Quelles sont les limites à l’ignorance par le pouvoir adjudicateur du statut de sous-traitant d’un prestataire ?
Un pouvoir adjudicateur doit-il forcément remarquer qu’une entreprise se trouvant sur son chantier n’est pas un simple fournisseur mais en réalité un sous-traitant ? Cette question, qui est souvent source de litiges, a été cette fois-ci soumise à la sagacité de la cour administrative d’appel de Lyon, le 16 mai 2013 (Société Spurgin Leonhart, n° 12LY01758).
En l’espèce, l’une des sociétés sous-traitantes du titulaire d’un marché pour l’exécution d’un lot de « gros œuvre » souhaitait obtenir du maître d’ouvrage le paiement direct des prestations, mode de rémunération auquel les sous-traitants agréés ont droit, alors qu’elle ne l’était pas, au motif que le maître d’ouvrage ne pouvait ignorer son existence. En effet, plusieurs éléments, selon elle, concouraient à rendre la participation de ces deux sociétés particulièrement visible : leur nom « figurait sur le panneau du chantier au titre des entreprises participantes, […] elles ont assisté à deux réunions de chantier, [le titulaire du marché] confirme leur situation et [le pouvoir adjudicateur] n’a pas répondu à leur demande de paiement direct bien qu’ayant mis en demeure [le titulaire du marché] de les faire agréer ».

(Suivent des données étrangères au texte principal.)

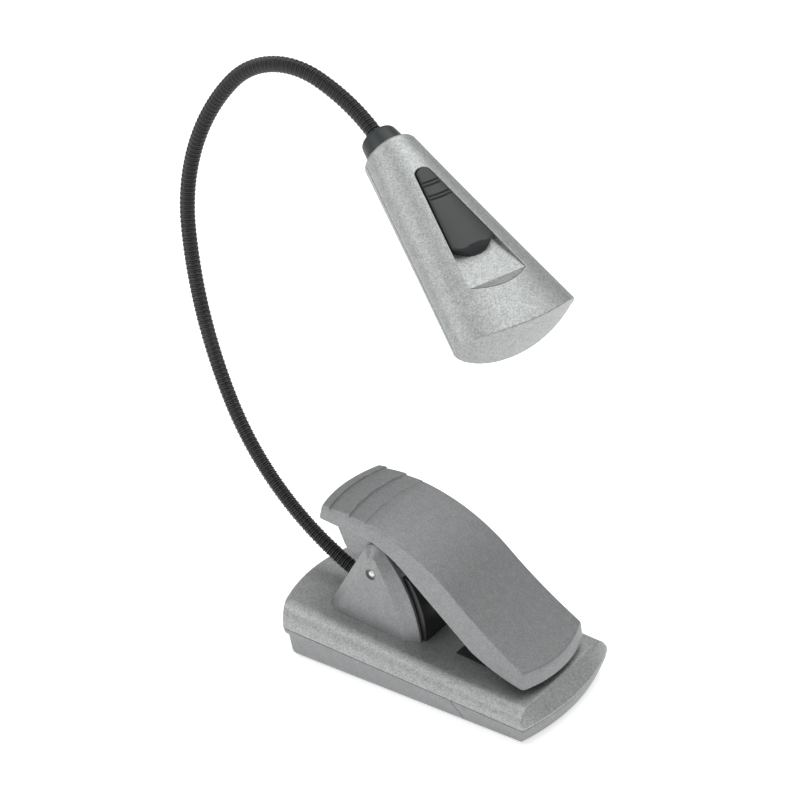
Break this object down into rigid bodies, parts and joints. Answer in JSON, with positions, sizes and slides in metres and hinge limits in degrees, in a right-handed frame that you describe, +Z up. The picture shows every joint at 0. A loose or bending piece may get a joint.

La remise en cause de la bonne foi des pouvoirs adjudicateurs est souvent présentée devant les juridictions administratives mais est difficilement couronnée de succès : lors d’un cas similaire, la cour administrative d’appel de Versailles a estimé en 2007 que le fait que le maître d’ouvrage ait connaissance de la présence sur le chantier de camions et de personnel appartenant à une société sous-traitante et la participation à des réunions de chantier n’était pas de nature à établir cette sous-traitance (CAA Versailles, 26 juin 2007, Société Bainée, n° 06VE01021). Plus récemment, en février 2013, la cour administrative de Marseille a rejeté le recours d’une société non agréée qui s’était retournée contre le pouvoir adjudicateur afin d’obtenir le paiement des sommes dues en arguant que ce dernier aurait dû exiger du titulaire du marché la soumission de leur agrément (CAA Marseille, 18 février 2013, Société Les Charpentiers des Alpes et Provence, n° 10MA00902).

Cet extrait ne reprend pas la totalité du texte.